Interpreting coefficient, marginal effect from Linear Probability Model I am regressing part time as a binary dependent variable (0 who dont work part time and 1 people work part time) with different parameter listed below
partime – variable=1 if employee works part time, 0 otherwise
age=age of respondent in years
ethbg=categorical variable (1-5) indicating the ethnic background of an individual 
female –variable if female, 0 otherwise
hqual=categorical variable (0-4) indicating the highest educational qualification achieved
marstat=categorical variable (1-3) indicating the ‘marital’ status of the individual 
reg=categorical variable (1-11) indicating the region of residence
ind=categorical variable (1-9) showing industry of employment
Now I have added age and age squared into my model and drop one category in each variable in order not to enter into dummy variable trap which I get the result

1.) Now the problem is, how to interpret the marginal effect? I know it is just the coefficient of age. So would it a unit change in age , on average the probability of people work in part time job fall by 2.49%?
2.) On the age-squared variable, how do i interpret the coefficient? As age rise, people works in part time job increase at an increasing rate at 0.03% rate? This doesn't make sense at all if we combined with question 1...
3.) How do I interpret the constant term?
4.) If the p-value on the coefficient is signficant, is it saying that this coefficient is explaining the model. E.g. 0.0000<5% sig level.
5.) I understand that in LPM we cannot use R-squared as a measure of goodness of fit... because binary variable takes on 0 and 1. What else we can I do to show the goodness of fit?
Many thanks!
 A: Before I answer your questions, I will give some thoughts on using the linear probability model (LPM).
Using the LPM ones has to live with the following three drawbacks:


*

*The effect $\Delta P(y = 1 \mid X = x_0 + \Delta x)$ is always constant

*The error term is by definition heteroscedastic

*OLS does not bound the predicted probability in the unit interval


Some comments on this:


*

*For example if y is a work force participation indicator, and the x variable under study is the number of children, then the effect of 1 additional child always have the same predicted effect. Literally this means the effect on going from 0 to 1 children is the same as going from 10 to 11 children – this is clearly a strict and unrealistic assumption. You could try to loosen it, by adding interactions to your model. But it is seldom clear exactly how you should group things.

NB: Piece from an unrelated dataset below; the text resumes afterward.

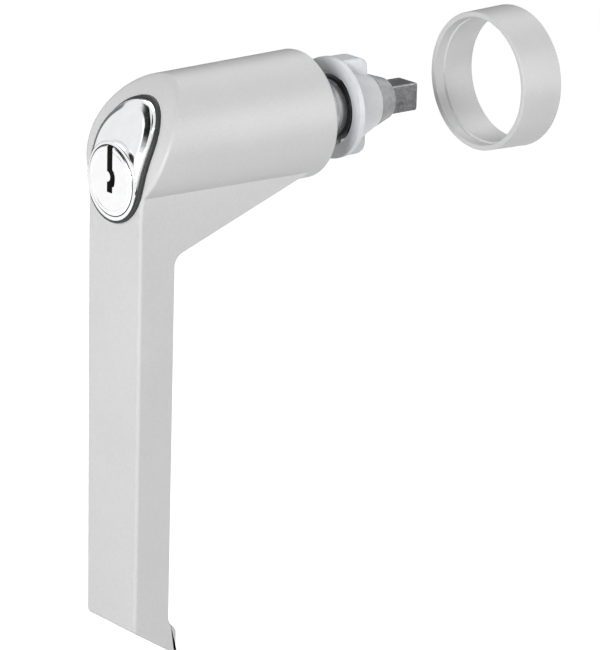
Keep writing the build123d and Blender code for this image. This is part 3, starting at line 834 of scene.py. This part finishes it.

*This is “easy” to get free from, use robust standard errors. In fact, you know that the variance is $p(1-p)$, so technically you could use WLS to get a more efficient estimate, but this of course requires the assumptions that you can estimate $p$ with consistency (cf. above).

*This follows directly from that fact that OLS does not impose “range”-conditions on the response, if you increase (or decrease) the x-variables enough, then at some point you will cross the border, and get seemingly meaning less predictions (this actually happens quite often, when you use the LPM – and makes the use WLS difficult).
This is why people, in the comments, suggests that you instead use a GLM, covering these models is beyond the scope here but try searching on Logit and Probit, there are excellent questions (and answers) on this site and google. Suffice it to say that GLM models directly eliminate the problems outlined above – on the other hand, they do require that you make arbitrary distributional assumptions (which you don’t have to do with OLS). 
That said, the LPM has some advantages in ease of interpretation, and can work quite well around the means of the independent variables, when all you want is an on average partial effect. For classification the LPM is, in my experience, extremely horrible.
Now onto your question.


*

*Remember that the partial effect, in any model, is given by the derivative $\frac{\partial y}{\partial age}$, you cannot change age and hold $age^2$ fixed – it just doesn’t make sense. 

*See (1).

*The same as always, it is the value of $y$ when all variables $(x)$ are set to 0 – you use a lot of dummy variables, so it will take so figuring out.

*Technically yes, but remember that even if you a statistically significant value – you still to have to argue whether or not the estimated effect has a significant effect in the real world. There is also much to say about p-values in general, and again I suggest a search on this site for more info.

*I don’t know who told you that, you can use $R^2$ the same always – it means exactly the same thing. As an alternative you could use the percentage correctly predicted measure. You form predictions for all individuals in the sample, if $p < 0.5$ you predict $y=0$ and$1$ otherwise. Then you calculate how many individuals you predicted $y$ correctly for. But as I said above, the LPM often work horrible for classification. 

A: A coefficient is the change in the probability that Y = 1
for a one-unit change of the independent variable of
interest, holding everything else constant.